═══ DATASET

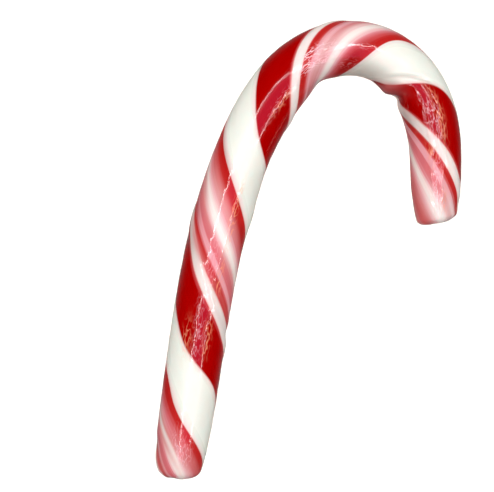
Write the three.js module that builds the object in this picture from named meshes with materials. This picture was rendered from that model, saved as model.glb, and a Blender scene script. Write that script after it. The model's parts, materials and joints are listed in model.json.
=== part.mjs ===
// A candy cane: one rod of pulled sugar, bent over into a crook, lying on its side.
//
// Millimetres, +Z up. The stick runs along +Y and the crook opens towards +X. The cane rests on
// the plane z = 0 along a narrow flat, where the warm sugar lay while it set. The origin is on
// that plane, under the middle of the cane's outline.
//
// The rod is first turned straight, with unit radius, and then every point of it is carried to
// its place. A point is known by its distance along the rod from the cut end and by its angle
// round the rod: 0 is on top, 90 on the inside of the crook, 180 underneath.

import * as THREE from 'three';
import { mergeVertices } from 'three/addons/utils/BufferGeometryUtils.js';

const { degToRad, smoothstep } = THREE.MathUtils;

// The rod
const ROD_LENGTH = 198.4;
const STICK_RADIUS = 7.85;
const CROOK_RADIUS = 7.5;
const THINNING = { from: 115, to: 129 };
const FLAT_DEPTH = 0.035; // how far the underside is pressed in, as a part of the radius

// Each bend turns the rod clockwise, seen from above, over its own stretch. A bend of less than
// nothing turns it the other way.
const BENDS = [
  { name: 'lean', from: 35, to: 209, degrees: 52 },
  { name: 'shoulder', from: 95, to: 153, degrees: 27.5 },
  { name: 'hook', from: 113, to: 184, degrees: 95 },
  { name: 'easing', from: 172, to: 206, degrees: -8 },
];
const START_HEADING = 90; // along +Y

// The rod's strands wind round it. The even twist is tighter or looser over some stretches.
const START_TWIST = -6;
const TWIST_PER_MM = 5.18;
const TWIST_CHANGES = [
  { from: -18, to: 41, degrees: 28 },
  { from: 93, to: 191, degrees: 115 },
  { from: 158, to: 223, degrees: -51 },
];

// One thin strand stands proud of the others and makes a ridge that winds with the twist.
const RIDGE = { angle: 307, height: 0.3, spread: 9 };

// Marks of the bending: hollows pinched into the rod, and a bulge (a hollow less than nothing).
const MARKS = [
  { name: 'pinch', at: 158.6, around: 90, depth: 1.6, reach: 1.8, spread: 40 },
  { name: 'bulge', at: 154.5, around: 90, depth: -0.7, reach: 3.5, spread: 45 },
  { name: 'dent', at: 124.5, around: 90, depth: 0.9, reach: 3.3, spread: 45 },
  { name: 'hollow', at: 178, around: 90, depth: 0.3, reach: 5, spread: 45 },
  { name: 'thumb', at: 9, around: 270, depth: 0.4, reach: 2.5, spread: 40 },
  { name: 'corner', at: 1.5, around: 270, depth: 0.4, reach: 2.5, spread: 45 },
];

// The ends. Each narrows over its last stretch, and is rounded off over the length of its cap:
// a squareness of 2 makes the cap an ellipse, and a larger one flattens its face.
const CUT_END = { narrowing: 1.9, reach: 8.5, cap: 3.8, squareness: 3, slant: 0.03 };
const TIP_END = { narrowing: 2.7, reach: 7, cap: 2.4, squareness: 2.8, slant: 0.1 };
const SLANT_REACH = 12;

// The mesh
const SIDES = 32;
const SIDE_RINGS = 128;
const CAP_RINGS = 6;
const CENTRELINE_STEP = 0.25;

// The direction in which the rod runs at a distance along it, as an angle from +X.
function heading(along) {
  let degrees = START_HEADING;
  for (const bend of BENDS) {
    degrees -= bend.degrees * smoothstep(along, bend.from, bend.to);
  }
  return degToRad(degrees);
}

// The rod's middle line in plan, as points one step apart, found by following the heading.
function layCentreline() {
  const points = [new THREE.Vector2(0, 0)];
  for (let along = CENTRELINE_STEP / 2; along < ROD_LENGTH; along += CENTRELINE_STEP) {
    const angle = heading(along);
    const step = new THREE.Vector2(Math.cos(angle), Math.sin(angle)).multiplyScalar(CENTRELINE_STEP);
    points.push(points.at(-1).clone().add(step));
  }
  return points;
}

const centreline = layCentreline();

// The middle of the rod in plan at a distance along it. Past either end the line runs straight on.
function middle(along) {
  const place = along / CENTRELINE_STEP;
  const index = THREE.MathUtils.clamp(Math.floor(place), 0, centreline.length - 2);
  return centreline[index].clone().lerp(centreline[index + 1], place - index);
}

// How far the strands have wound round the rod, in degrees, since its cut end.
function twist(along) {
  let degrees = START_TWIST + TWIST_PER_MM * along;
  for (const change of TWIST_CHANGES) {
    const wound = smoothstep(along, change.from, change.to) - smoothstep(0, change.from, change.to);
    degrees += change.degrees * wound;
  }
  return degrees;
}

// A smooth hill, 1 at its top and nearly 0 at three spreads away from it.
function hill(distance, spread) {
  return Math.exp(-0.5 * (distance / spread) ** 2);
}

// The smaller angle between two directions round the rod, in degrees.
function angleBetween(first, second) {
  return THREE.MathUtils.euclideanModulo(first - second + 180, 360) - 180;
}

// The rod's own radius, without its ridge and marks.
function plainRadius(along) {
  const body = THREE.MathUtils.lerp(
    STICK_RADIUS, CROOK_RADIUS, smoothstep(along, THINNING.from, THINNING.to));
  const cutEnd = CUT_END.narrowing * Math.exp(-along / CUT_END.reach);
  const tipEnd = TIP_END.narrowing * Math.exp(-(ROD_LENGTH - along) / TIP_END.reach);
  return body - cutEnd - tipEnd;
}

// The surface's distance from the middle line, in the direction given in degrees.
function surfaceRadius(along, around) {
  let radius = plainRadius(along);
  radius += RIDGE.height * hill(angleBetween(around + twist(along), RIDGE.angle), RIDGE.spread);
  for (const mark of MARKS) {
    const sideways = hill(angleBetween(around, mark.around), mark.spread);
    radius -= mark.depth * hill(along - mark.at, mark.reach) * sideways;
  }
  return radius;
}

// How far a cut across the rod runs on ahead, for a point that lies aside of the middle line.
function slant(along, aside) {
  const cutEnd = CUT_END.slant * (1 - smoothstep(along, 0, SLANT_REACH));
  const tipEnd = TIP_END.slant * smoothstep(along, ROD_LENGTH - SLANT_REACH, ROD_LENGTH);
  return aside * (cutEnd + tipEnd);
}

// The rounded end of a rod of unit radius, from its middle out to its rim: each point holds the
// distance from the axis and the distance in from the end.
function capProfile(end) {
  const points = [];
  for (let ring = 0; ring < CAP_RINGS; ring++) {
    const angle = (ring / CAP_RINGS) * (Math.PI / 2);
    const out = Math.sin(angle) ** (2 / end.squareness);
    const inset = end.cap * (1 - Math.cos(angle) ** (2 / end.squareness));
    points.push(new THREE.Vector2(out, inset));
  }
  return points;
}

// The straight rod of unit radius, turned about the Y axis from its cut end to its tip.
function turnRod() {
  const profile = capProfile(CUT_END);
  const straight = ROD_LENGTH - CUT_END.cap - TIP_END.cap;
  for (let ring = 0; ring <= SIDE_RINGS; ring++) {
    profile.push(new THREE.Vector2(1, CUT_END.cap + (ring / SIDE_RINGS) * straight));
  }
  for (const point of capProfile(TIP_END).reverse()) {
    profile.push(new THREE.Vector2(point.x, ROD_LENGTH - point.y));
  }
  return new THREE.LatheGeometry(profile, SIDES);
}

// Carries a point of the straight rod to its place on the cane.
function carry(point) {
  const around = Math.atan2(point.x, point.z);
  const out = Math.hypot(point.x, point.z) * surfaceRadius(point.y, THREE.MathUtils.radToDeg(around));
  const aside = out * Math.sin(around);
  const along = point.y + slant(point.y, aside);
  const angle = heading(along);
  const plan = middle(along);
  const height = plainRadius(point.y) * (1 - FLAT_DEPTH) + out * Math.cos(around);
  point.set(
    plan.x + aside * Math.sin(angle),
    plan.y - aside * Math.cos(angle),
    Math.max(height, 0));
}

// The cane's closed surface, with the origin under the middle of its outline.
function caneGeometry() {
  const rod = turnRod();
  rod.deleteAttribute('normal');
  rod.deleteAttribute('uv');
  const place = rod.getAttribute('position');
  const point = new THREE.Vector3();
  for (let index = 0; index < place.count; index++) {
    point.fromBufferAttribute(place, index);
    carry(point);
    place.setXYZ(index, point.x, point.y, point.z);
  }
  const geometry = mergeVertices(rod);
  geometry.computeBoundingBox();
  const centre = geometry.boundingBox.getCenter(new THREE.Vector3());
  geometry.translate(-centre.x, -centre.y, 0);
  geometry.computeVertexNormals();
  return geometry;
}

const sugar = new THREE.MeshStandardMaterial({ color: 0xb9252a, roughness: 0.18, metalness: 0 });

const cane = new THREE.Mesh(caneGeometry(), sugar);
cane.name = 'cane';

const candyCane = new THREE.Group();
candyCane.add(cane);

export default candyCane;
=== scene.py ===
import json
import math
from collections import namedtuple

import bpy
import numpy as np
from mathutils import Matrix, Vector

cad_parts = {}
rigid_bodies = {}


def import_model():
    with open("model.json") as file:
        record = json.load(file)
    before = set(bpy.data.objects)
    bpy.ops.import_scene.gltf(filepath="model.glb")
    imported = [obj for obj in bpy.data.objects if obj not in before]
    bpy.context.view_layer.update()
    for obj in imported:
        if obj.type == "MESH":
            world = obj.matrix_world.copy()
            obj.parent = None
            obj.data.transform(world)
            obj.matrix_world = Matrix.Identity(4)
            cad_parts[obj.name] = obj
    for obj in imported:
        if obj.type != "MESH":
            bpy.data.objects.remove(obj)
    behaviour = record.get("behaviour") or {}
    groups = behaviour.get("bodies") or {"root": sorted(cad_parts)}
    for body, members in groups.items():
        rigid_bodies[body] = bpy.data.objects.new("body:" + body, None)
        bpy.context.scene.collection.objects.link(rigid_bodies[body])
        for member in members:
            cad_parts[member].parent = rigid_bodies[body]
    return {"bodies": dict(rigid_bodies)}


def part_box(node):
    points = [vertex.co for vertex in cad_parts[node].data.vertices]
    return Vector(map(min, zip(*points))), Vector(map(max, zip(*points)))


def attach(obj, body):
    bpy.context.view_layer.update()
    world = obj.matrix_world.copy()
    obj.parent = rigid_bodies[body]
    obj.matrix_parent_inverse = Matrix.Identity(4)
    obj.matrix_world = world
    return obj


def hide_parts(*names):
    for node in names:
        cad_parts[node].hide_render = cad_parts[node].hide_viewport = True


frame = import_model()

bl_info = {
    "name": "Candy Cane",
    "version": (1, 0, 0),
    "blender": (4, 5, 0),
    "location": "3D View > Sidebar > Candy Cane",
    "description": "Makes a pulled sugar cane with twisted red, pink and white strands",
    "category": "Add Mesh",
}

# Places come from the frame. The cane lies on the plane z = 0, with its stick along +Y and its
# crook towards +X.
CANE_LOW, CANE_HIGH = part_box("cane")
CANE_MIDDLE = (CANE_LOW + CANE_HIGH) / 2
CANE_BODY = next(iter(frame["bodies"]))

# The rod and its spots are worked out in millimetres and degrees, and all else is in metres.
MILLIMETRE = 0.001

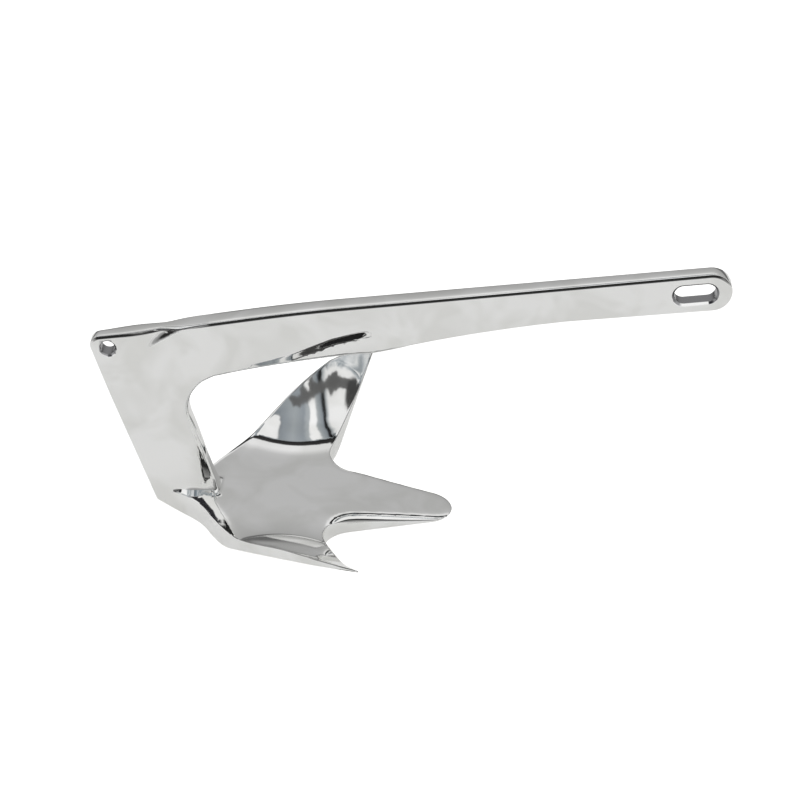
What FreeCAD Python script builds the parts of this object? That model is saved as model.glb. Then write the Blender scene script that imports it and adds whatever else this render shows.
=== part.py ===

══════

PROMPT. Output only the lines from the one containing "const sugar = new" through the one containing "obj.matrix_world = world", inclusive, exactly as written.

RESULT FOR THIS EXERCISE.
const sugar = new THREE.MeshStandardMaterial({ color: 0xb9252a, roughness: 0.18, metalness: 0 });

const cane = new THREE.Mesh(caneGeometry(), sugar);
cane.name = 'cane';

const candyCane = new THREE.Group();
candyCane.add(cane);

export default candyCane;
=== scene.py ===
import json
import math
from collections import namedtuple

import bpy
import numpy as np
from mathutils import Matrix, Vector

cad_parts = {}
rigid_bodies = {}


def import_model():
    with open("model.json") as file:
        record = json.load(file)
    before = set(bpy.data.objects)
    bpy.ops.import_scene.gltf(filepath="model.glb")
    imported = [obj for obj in bpy.data.objects if obj not in before]
    bpy.context.view_layer.update()
    for obj in imported:
        if obj.type == "MESH":
            world = obj.matrix_world.copy()
            obj.parent = None
            obj.data.transform(world)
            obj.matrix_world = Matrix.Identity(4)
            cad_parts[obj.name] = obj
    for obj in imported:
        if obj.type != "MESH":
            bpy.data.objects.remove(obj)
    behaviour = record.get("behaviour") or {}
    groups = behaviour.get("bodies") or {"root": sorted(cad_parts)}
    for body, members in groups.items():
        rigid_bodies[body] = bpy.data.objects.new("body:" + body, None)
        bpy.context.scene.collection.objects.link(rigid_bodies[body])
        for member in members:
            cad_parts[member].parent = rigid_bodies[body]
    return {"bodies": dict(rigid_bodies)}


def part_box(node):
    points = [vertex.co for vertex in cad_parts[node].data.vertices]
    return Vector(map(min, zip(*points))), Vector(map(max, zip(*points)))


def attach(obj, body):
    bpy.context.view_layer.update()
    world = obj.matrix_world.copy()
    obj.parent = rigid_bodies[body]
    obj.matrix_parent_inverse = Matrix.Identity(4)
    obj.matrix_world = world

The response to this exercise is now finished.